Could quantum batteries eliminate the need for grid upgrades for ultra-fast EV charging?
Even with theoretical ultra-fast charging potential, infrastructure remains limited by conductor capacity, equipment ratings, and upstream system constraints. Today's ultra-fast hubs already confront these issues above 350 kW, driven by physical infrastructure-not by battery chemistry. Quantum batteries could alter vehicle or station energy buffering but would not replace network reinforcement and power-system planning.
How do quantum batteries differ from solid-state batteries?
Solid-state batteries are electrochemical devices that improve safety and performance by using solid electrolytes. Their operation relies on ion transport. Quantum batteries use coherent quantum states, including entanglement, for storage and transfer. Existing prototypes resemble quantum systems, not modules for direct application in battery packs or grids.
Should corporate net-zero strategies assume breakthroughs in quantum battery technology?
Current net-zero and decarbonization goals for 2030-2040 rely on proven or near-commercial options, including renewables, electrochemical storage, demand response, and efficiency. Quantum batteries remain at a fundamental stage; planning based on disruptive breakthroughs would add speculative risks.
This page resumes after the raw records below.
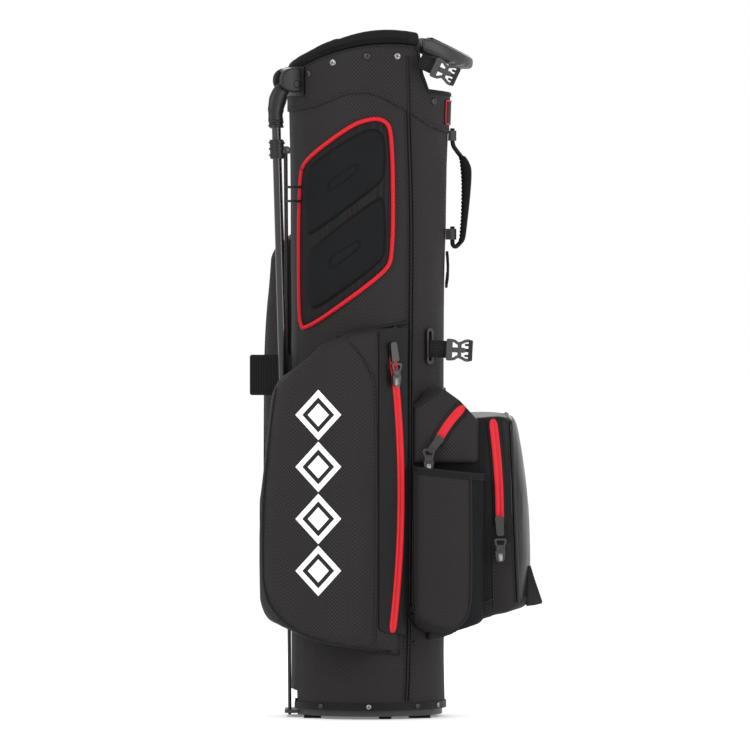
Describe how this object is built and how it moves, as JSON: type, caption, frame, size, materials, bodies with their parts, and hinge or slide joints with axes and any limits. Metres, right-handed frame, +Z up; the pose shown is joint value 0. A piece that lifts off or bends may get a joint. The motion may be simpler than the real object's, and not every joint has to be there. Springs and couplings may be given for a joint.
{
  "type": "golf stand bag",
  "caption": "Soft-sided golf carry bag with a divided top cuff, swing-out stand legs driven by a hinged base plate, zipped side and ball pockets, and a lift handle.",
  "frame": {"origin": "centre of the bag's footprint box, on the floor that its feet stand on; the body's own axis stands 36 mm towards -X from it", "axes": "+Z up along the body; -X towards the stand legs; +X towards the ball pocket and handles; -Y towards the side with the hip pad"},
  "size_m": [0.3752, 0.3128, 0.88],
  "materials": {
    "moulded_black": "fine-grained moulded nylon",
    "moulded_grey": "satin moulded nylon",
    "rubber_black": "soft rubber",
    "body_fabric": "charcoal honeycomb ripstop",
    "liner_fabric": "plain woven liner",
    "laminate_black": "matte welded laminate",
    "neoprene_black": "soft neoprene",
    "mesh_black": "padded air mesh",
    "zip_red": "coated zipper tape",
    "piping_red": "red woven piping",
    "leg_gloss": "gloss black anodised tube",
    "wire_steel": "black coated spring wire",
    "pin_steel": "steel",
    "screw_steel": "bright screw",
    "stay_glass": "pultruded rod"
  },
  "bodies": {
    "bag": {"base_cup": "moulded_grey", "base_feet": "rubber_black", "base_hinge_pin": "pin_steel", "base_band": "laminate_black", "base_screws": "screw_steel", "body_shell": "body_fabric", "stay_rods": "stay_glass", "top_cuff": "moulded_black", "cuff_collar": "mesh_black", "divider_pads": "mesh_black", "cuff_handle": "moulded_grey", "cuff_screws": "screw_steel", "divider_long": "liner_fabric", "divider_cross": "liner_fabric", "seam_piping": "laminate_black", "leg_bracket": "moulded_black", "leg_pins": "pin_steel", "leg_bumpers": "rubber_black", "leg_strap": "neoprene_black", "near_pocket": "body_fabric", "far_pocket": "body_fabric", "near_zip_band": "laminate_black", "far_zip_band": "laminate_black", "near_zip_coil": "zip_red", "far_zip_coil": "zip_red", "ball_pocket": "laminate_black", "ball_zip_tape": "zip_red", "valuables_pocket": "body_fabric", "valuables_zip_tape": "zip_red", "bottle_pocket": "body_fabric", "rain_flap": "laminate_black", "hip_pad": "neoprene_black", "hip_pad_piping": "piping_red", "grab_anchors": "moulded_black", "buckle_slot": "moulded_grey", "label_patch": "laminate_black"},
    "plate": {"base_plate": "moulded_black"},
    "leg_n": {"leg_head_near": "moulded_black", "leg_tube_near": "leg_gloss", "leg_foot_near": "rubber_black", "leg_sleeve_near": "moulded_black", "rod_pin_near": "pin_steel"},
    "leg_f": {"leg_head_far": "moulded_black", "leg_tube_far": "leg_gloss", "leg_foot_far": "rubber_black", "leg_sleeve_far": "moulded_black", "rod_pin_far": "pin_steel"},
    "rod_n": {"rod_near": "wire_steel"},
    "rod_f": {"rod_far": "wire_steel"},
    "near_zip_slider": {"near_slider": "moulded_grey"},
    "far_zip_slider": {"far_slider": "moulded_grey"},
    "near_zip_pull": {"near_pull": "rubber_black"},
    "far_zip_pull": {"far_pull": "rubber_black"},
    "ball_zip_slider": {"ball_slider": "moulded_grey"},
    "ball_zip_pull": {"ball_pull": "rubber_black"},
    "valuables_zip_slider": {"valuables_slider": "moulded_grey"},
    "valuables_zip_pull": {"valuables_pull": "rubber_black"},
    "handle": {"grab_handle": "rubber_black"},
    "strap_buckle_upper": {"upper_buckle": "moulded_black"},
    "strap_buckle_mid": {"mid_buckle": "moulded_black"}
  },
  "joints": [
    {"name": "leg_near_swing", "type": "hinge", "parent": "bag", "child": "leg_n", "pos_m": [-0.133, -0.055, 0.811], "axis": [-0.4695, 0.8829, 0], "range_deg": [0, 33], "stiffness_Nm_per_rad": 0.5, "springref_deg": -20.05},
    {"name": "leg_far_swing", "type": "hinge", "parent": "bag", "child": "leg_f", "pos_m": [-0.133, 0.055, 0.811], "axis": [0.4695, 0.8829, 0], "range_deg": [0, 33.5]},
    {"name": "rod_near_hinge", "type": "hinge", "parent": "leg_n", "child": "rod_n", "pos_m": [-0.14183, -0.05969, 0.727], "axis": [-0.4695, 0.8829, 0], "range_deg": [-37, 0]},
    {"name": "rod_far_hinge", "type": "hinge", "parent": "leg_f", "child": "rod_f", "pos_m": [-0.14183, 0.05969, 0.727], "axis": [0.4695, 0.8829, 0], "range_deg": [-37, 0]},
    {"name": "base_plate_hinge", "type": "hinge", "parent": "bag", "child": "plate", "pos_m": [0.008, 0, 0.009], "axis": [0, 1, 0], "range_deg": [0, 8.6]},
    {"name": "near_zip_run", "type": "hinge", "parent": "bag", "child": "near_zip_slider", "pos_m": [-0.9533, -0.76671, 0.2895], "axis": [-0.5736, 0.8191, 0], "range_deg": [0, 15.8]},
    {"name": "near_pull_swing", "type": "hinge", "parent": "near_zip_slider", "child": "near_zip_pull", "pos_m": [0.00026, -0.11074, 0.456], "axis": [0.5736, -0.8191, 0], "range_deg": [-60, 60]},
    {"name": "far_zip_run", "type": "hinge", "parent": "bag", "child": "far_zip_slider", "pos_m": [-0.9533, 0.76671, 0.354], "axis": [0.5736, 0.8191, 0], "range_deg": [0, 22.2]},
    {"name": "far_pull_swing", "type": "hinge", "parent": "far_zip_slider", "child": "far_zip_pull", "pos_m": [-0.00909, 0.11729, 0.585], "axis": [0.5736, 0.8191, 0], "range_deg": [-60, 60]},
    {"name": "ball_zip_run", "type": "slide", "parent": "bag", "child": "ball_zip_slider", "axis": [-0.065, 0, 0.9979], "range_m": [0, 0.112]},
    {"name": "ball_pull_swing", "type": "hinge", "parent": "ball_zip_slider", "child": "ball_zip_pull", "pos_m": [0.1333, -0.0816, 0.2316], "axis": [0, 1, 0], "range_deg": [-60, 22]},
    {"name": "valuables_zip_run", "type": "slide", "parent": "bag", "child": "valuables_zip_slider", "axis": [0.6046, 0, 0.7966], "range_m": [0, 0.05]},
    {"name": "valuables_pull_swing", "type": "hinge", "parent": "valuables_zip_slider", "child": "valuables_zip_pull", "pos_m": [0.0417, -0.1006, 0.3467], "axis": [0, 1, 0], "range_deg": [-60, 10]},
    {"name": "grab_handle_swing", "type": "hinge", "parent": "bag", "child": "handle", "pos_m": [0.0725, 0, 0.68], "axis": [0, 0, 1], "range_deg": [-45, 45]},
    {"name": "upper_buckle_flex", "type": "hinge", "parent": "bag", "child": "strap_buckle_upper", "pos_m": [0.03, -0.096, 0.841], "axis": [0.4226, 0, 0.9063], "range_deg": [-60, 0]},
    {"name": "mid_buckle_flex", "type": "hinge", "parent": "bag", "child": "strap_buckle_mid", "pos_m": [0.043, -0.068, 0.473], "axis": [0, 0, 1], "range_deg": [-60, 25]}
  ],
  "couplings": [
    {"joint": "leg_far_swing", "follows": "leg_near_swing", "ratio": 1},
    {"joint": "rod_near_hinge", "follows": "leg_near_swing", "ratio": -1.106},
    {"joint": "rod_far_hinge", "follows": "leg_near_swing", "ratio": -1.106},
    {"joint": "base_plate_hinge", "follows": "leg_near_swing", "ratio": 0.26015}
  ]
}
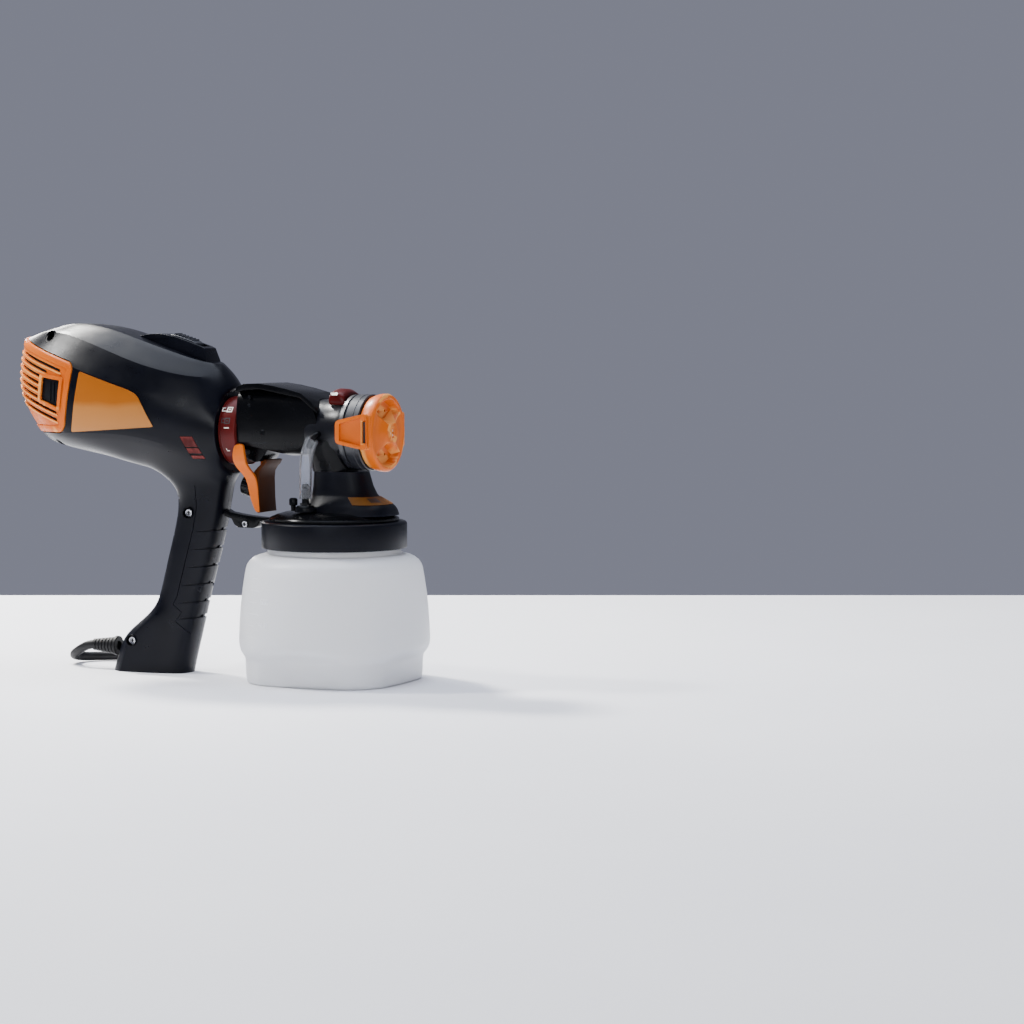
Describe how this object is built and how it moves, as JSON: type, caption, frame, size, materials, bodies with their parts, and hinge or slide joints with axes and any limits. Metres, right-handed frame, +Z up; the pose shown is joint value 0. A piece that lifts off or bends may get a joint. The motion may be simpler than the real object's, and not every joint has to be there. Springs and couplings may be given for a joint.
{
  "type": "hvlp spray gun",
  "caption": "Hand-held HVLP paint sprayer: turbine body with pistol grip, orange louvred filter cover, black gun front with orange air cap, and milky screw-on cup.",
  "frame": {"origin": "centre of the paint cup's base, on the standing surface", "axes": "+X is the spray direction, +Y is the gun's left, +Z is up"},
  "size_m": [0.3705, 0.2704, 0.293],
  "materials": {
    "housing": "satin, nearly black navy, fine moulded grain",
    "orange": "satin orange moulding",
    "label": "plain amber film, satin",
    "latch": "ribbed satin black",
    "red": "dark red moulding",
    "foam": "open-cell filter foam",
    "steel": "bright plated steel",
    "brass": "plug blades",
    "white_part": "natural white moulding",
    "dark_part": "black inner moulding",
    "rubber": "matt black",
    "slider": "ribbed matt black",
    "gloss": "glossy black moulding",
    "lid": "satin black, glossy top edge",
    "cup": "milky translucent, soft sheen",
    "clear": "clear flexible tube"
  },
  "bodies": {
    "gun": {"housing_right": "housing", "housing_left": "housing", "air_filter": "foam", "side_label_right": "label", "side_label_left": "label", "motor_can": "steel", "turbine_shroud": "dark_part", "switch_module": "dark_part", "air_duct": "dark_part", "duct_seal": "rubber", "vent_insert_right": "red", "vent_insert_left": "red", "cord_strain_relief": "rubber", "power_cord": "rubber", "plug_body": "rubber", "plug_blade_1": "brass", "plug_blade_2": "brass", "internal_lead": "rubber", "handle_screw_top": "steel", "handle_screw_foot": "steel", "housing_screw_top": "steel", "housing_screw_rear": "steel", "guard_arm": "gloss", "guard_screw": "steel", "nozzle_body": "gloss", "nozzle_top_cover": "gloss", "cup_lid": "lid", "cup_gasket": "rubber", "suction_tube": "clear", "vent_tube": "clear", "tube_nipple": "gloss", "valve_body": "gloss", "valve_cap": "gloss", "trigger_pin": "steel", "fluid_nozzle": "white_part", "needle_seal": "rubber"},
    "filter_cover": {"filter_cover": "orange"},
    "latch_right": {"filter_latch_right": "latch"},
    "latch_left": {"filter_latch_left": "latch"},
    "rotor": {"turbine_impeller": "white_part", "motor_shaft": "steel"},
    "power_switch": {"power_switch_slider": "slider"},
    "lock_collar": {"lock_collar": "red"},
    "trigger": {"trigger": "orange"},
    "flow_knob": {"flow_knob": "gloss"},
    "needle": {"needle": "steel"},
    "pattern_selector": {"pattern_selector": "red"},
    "nozzle_nut": {"nozzle_nut": "gloss"},
    "air_cap": {"air_cap": "orange"},
    "cup": {"cup": "cup"}
  },
  "joints": [
    {"name": "cover_slide", "type": "slide", "parent": "gun", "child": "filter_cover", "axis": [-1, 0, 0], "range_m": [0, 0.03]},
    {"name": "latch_right_press", "type": "slide", "parent": "filter_cover", "child": "latch_right", "axis": [0, 1, 0], "range_m": [0, 0.002], "stiffness_N_per_m": 600},
    {"name": "latch_left_press", "type": "slide", "parent": "filter_cover", "child": "latch_left", "axis": [0, -1, 0], "range_m": [0, 0.002], "stiffness_N_per_m": 600},
    {"name": "impeller_spin", "type": "hinge", "parent": "gun", "child": "rotor", "pos_m": [-0.233, 0, 0.236], "axis": [1, 0, 0], "continuous": true},
    {"name": "switch_slide", "type": "slide", "parent": "gun", "child": "power_switch", "axis": [0.9635, 0, -0.2676], "range_m": [0, 0.006]},
    {"name": "collar_turn", "type": "hinge", "parent": "gun", "child": "lock_collar", "pos_m": [0, 0, 0.2035], "axis": [1, 0, 0], "range_deg": [0, 40]},
    {"name": "trigger_pull", "type": "hinge", "parent": "gun", "child": "trigger", "pos_m": [-0.0719, 0, 0.1865], "axis": [0, 1, 0], "range_deg": [0, 11], "stiffness_Nm_per_rad": 1.2, "springref_deg": -8.59},
    {"name": "flow_knob_turn", "type": "hinge", "parent": "trigger", "child": "flow_knob", "pos_m": [-0.0695, 0, 0.156], "axis": [0.9703, 0, -0.2419], "range_deg": [0, 270]},
    {"name": "needle_slide", "type": "slide", "parent": "gun", "child": "needle", "axis": [-1, 0, 0], "range_m": [0, 0.0042]},
    {"name": "selector_turn", "type": "hinge", "parent": "gun", "child": "pattern_selector", "pos_m": [0, 0, 0.2035], "axis": [1, 0, 0], "range_deg": [-25, 25]},
    {"name": "nut_turn", "type": "hinge", "parent": "gun", "child": "nozzle_nut", "pos_m": [0, 0, 0.2035], "axis": [1, 0, 0], "range_deg": [0, 120]},
    {"name": "air_cap_turn", "type": "hinge", "parent": "gun", "child": "air_cap", "pos_m": [0, 0, 0.2035], "axis": [1, 0, 0], "range_deg": [-35, 35]},
    {"name": "cup_twist", "type": "hinge", "parent": "gun", "child": "cup", "pos_m": [0, 0, 0], "axis": [0, 0, 1], "range_deg": [0, 120]}
  ],
  "couplings": [
    {"joint": "needle_slide", "follows": "trigger_pull", "m_per_rad": 0.0176}
  ]
}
Quantum storage should be monitored for upside potential, but investments should rely on available technologies.
What early signals suggest quantum batteries are nearing practical deployment?
Key indicators include:
- Demonstrations at or near room temperature with stable operation over thousands of cycles.
- Independently verified power and energy densities relevant to real-world devices.
- Engagement by established battery manufacturers, such as pilot lines or joint ventures.
- Inclusion in formal industry or standards roadmaps (e.g., IEA, IRENA).
Until such signals appear, quantum batteries remain an active research area-not a driver of immediate decisions for grids, data centers, or EV charging.